• WHAT NEEDS TO BE DONE:
Starting with the line that contains "Reconstruct the object" and stopping after the line that contains "# piece to the", output every line exactly as it stands.

--- INPUT RECORDS ---

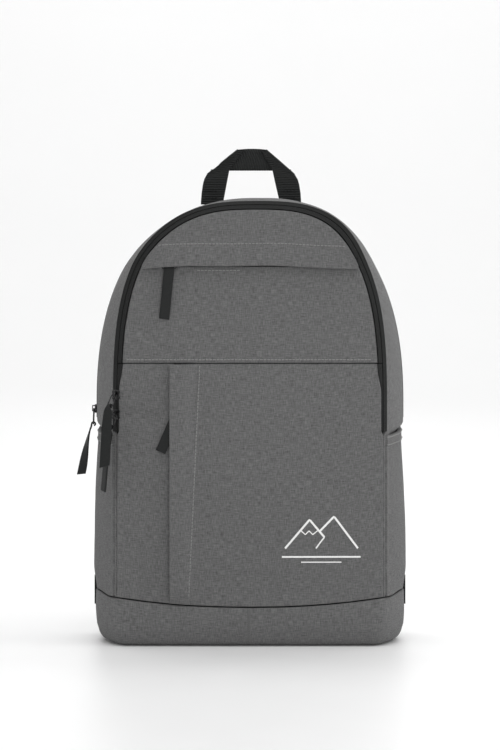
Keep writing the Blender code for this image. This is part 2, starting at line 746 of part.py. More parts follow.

---
--- INPUT RECORDS ---

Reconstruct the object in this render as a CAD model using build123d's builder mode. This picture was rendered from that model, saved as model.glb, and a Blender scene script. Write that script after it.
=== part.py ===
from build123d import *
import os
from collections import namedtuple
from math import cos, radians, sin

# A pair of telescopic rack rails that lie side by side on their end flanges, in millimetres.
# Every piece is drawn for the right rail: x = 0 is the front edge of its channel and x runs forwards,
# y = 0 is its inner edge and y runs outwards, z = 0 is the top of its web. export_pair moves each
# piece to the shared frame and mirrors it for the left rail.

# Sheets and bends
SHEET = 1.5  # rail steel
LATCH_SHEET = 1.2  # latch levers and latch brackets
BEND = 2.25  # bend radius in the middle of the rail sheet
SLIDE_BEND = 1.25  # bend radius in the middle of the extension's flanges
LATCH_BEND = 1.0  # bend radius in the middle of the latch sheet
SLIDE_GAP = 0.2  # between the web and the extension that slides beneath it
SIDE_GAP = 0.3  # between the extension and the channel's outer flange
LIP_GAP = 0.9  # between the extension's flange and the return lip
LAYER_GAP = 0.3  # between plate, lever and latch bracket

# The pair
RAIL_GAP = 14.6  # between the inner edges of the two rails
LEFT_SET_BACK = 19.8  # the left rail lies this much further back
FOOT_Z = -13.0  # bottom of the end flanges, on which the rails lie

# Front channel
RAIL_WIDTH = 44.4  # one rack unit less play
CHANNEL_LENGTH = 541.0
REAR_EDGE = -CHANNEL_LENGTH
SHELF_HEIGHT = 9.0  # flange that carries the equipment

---

• RESPONSE TO THE TASK:
Reconstruct the object in this render as a CAD model using build123d's builder mode. This picture was rendered from that model, saved as model.glb, and a Blender scene script. Write that script after it.
=== part.py ===
from build123d import *
import os
from collections import namedtuple
from math import cos, radians, sin

# A pair of telescopic rack rails that lie side by side on their end flanges, in millimetres.
# Every piece is drawn for the right rail: x = 0 is the front edge of its channel and x runs forwards,
# y = 0 is its inner edge and y runs outwards, z = 0 is the top of its web. export_pair moves each
# piece to the shared frame and mirrors it for the left rail.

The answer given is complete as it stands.